Untuk pemilihan warna lebih berperan, begitu juga dari segi bentuk. Perbedaannya fotografi saya lebih bercerita.
Cerita seperti apa yang kamu tuangkan di hasil fotografi kamu?
Lebih ke cerita personal saya seperti masa lalu dan begitu juga tentang perjalanan hidup. Seperti ada foto saya berjudul ‘Trap’ melambangkan saya terjebak dalam memilih fotografi, desain dan diri sendiri. Hal tersebut menimbulkan kebingungan dan saling tarik-menarik, baik itu antar sosial ataupun konflik batin.
Bagaimana cara kamu membuat karya di “Trap” ini?
Secara teknis, saya menggunakan 3 impraboard, sejenis papan berbahan plastik. Apabila diperhatikan foto saya merupakan hasil manipulasi melalui photoshop.
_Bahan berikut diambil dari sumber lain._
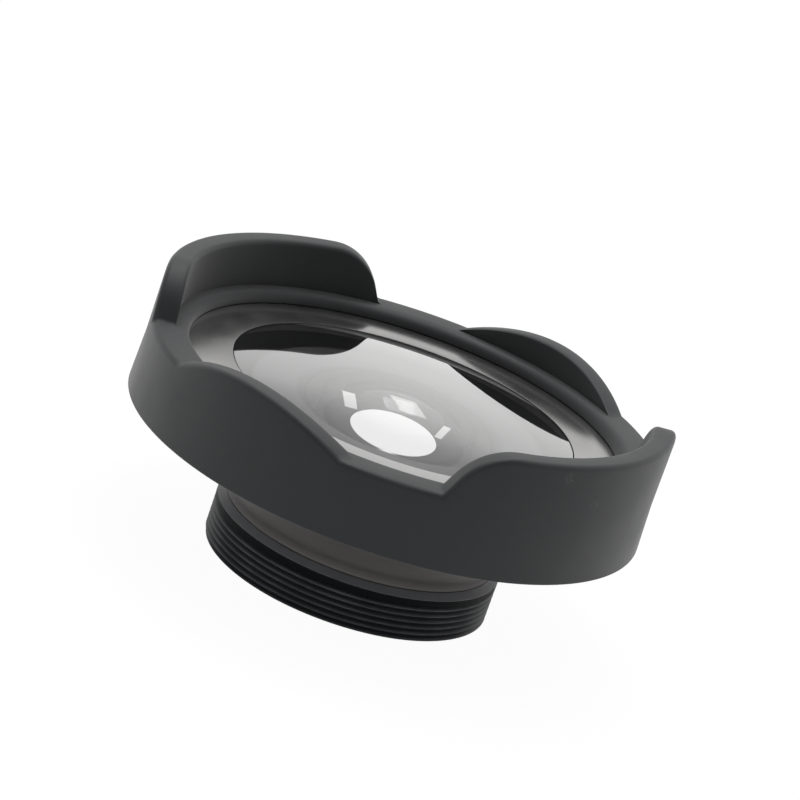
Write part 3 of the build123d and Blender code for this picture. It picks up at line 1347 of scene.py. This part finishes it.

Saya menciptakan ilustrasi seakan-akan diri saya terjebak dalam sebuah ruang.
Kamu sempat membahas tentang masa lalu. Apa yang kamu simpulkan dari masa lalu tersebut dengan peran kamu sekarang di desain?
Masa lalu saya lebih memberi impact ke diri sendiri terutama menjadi kekuatan. Belajar dari masa lalu baik itu buruk, bisa menjadi kekuatan yang positif. Apabila tidak terjadi mungkin desain dan jenjang karir saya tidak berkembang seperti sekarang.
Apakah masa lalu tersebut membuat desain kamu menjadi minimalis?
Kalau saya pribadi, masa lalu lebih banyak berpengaruh untuk effort mencapai karir dibanding proses berkarya.
Apakah kamu memiliki panutan-panutan untuk desain dan fotografi?
Saya mengagumi dan terinspirasi oleh Stefan Sagmeister, desainer asal Austria yang menetap di New York, Amerika. Beliau gemar bereksperimen dengan fotografi dan tipografi. Jujur dia adalah salah satu tokoh yang saya ingin lampaui. Untuk rana lokal, saya ngefans dengan Yasser Rizky. Karya eksperimental beliau menginspirasi saya untuk bereksperimen dalam berkarya.
Apakah kamu suka bertanya atau ditanya?
Saya lebih suka bertanya karena ingin tau lebih banyak. terutama sekarang dan dalam memperluas wawasan saya. Karena kedepan saya ingin berkolaborasi dengan orang-orang yang memiliki disiplin ilmu yang berbeda agar dapat menghasilkan karya yang belum pernah terbayangkan sebelumnya.
Bagaimana perkembangan desain grafis kalau menurut kamu di Indonesia?
Desain grafis di Indonesia sangat high-demand dan berkembang pesat. Acara tentang desain sudah semakin banyak dan dinikmati oleh khalayak umum, jelas tidak seperti waktu lalu. Seperti saya yang masih kuliah, jumlah mahasiswa yang mendalami dan lulus desain bisa dibilang overload dibandingkan industri dan kebutuhan sebenarnya. Jumlah lapangan kerja seperti agency dan lain-lain, sudah tidak sebanding.
Kira-kira kamu mau eksplorasi apa lagi selain desain atau fotografi?
Saya ingin lebih bereksperimen dengan kedua hal tersebut.